While just about 20% of the pupils attending the school lives downtown, most of the students come from villages belonging to the Catanzaro province and surrounding the town. Many students daily travel the road home-school-home, but around 50 of them, coming from localities too far from the school, do live inside the school Monday to Friday in a boarding school, including resting spaces, study area, kitchen, refectory, night rooms. Several students join this community with a limited cognitive basis and a rather weak educational background. Therefore, they often aspire to avoid a highly theoretical didactic path. In fact, such a training implies a high level of abstraction, an activity to which they are mostly not accustomed. On the contrary, these students tend to be particularly at ease in didactic-educational activities involving an eminent practical-laboratory commitment, allowing them a direct experience of contents and principles. As part of this kind of educative proposal the teacher plays the role of guide in the interpretation and generalization of the experience, in relation to the student’s own social and inner world, until the moment in which new learning occurs to close the experiential learning cycle [28]. The model of learning styles [26], intimately connected to the theory of multiple intelligences [21], highlights how each individual shows the tendency to prefer a different learning style: activist, thoughtful, theorist or pragmatist.

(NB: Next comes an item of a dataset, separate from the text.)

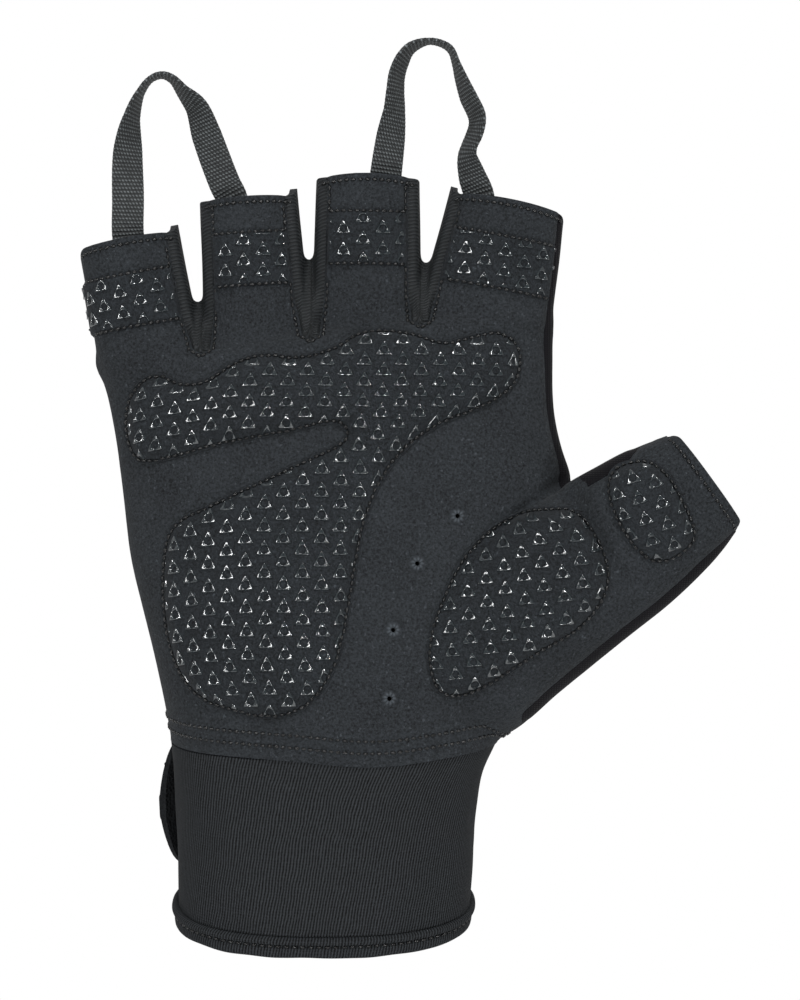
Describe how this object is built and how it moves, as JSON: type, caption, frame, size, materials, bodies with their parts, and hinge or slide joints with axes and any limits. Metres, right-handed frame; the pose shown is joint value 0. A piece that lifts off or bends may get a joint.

Botany is traditionally taught as an autonomous subject in agricultural vocational schools. Knowledge about the anatomy, morphology, physiology and ecology of plants has long been considered a fundamental element of the specific course of study. Furthermore, thanks to the subject’s environmental aspects (floristics, plant ecology, phytosociology, phytogeography), botany can contribute to the development of ecological sensitivity. Based on this awareness, since the end of the 1990s, a significant teaching experience in environmental botany has been developed at the Istituto Tecnico Agrario of Catanzaro [14, 15, 16, 17]. This heterogeneous path of botany teaching experiences, however, suffered a sudden setback as a consequence of the reorganization of secondary school norms [24] resulting from the so-called Gelmini Reform [22, 23] which just canceled botany from the curricula of agriculture schools.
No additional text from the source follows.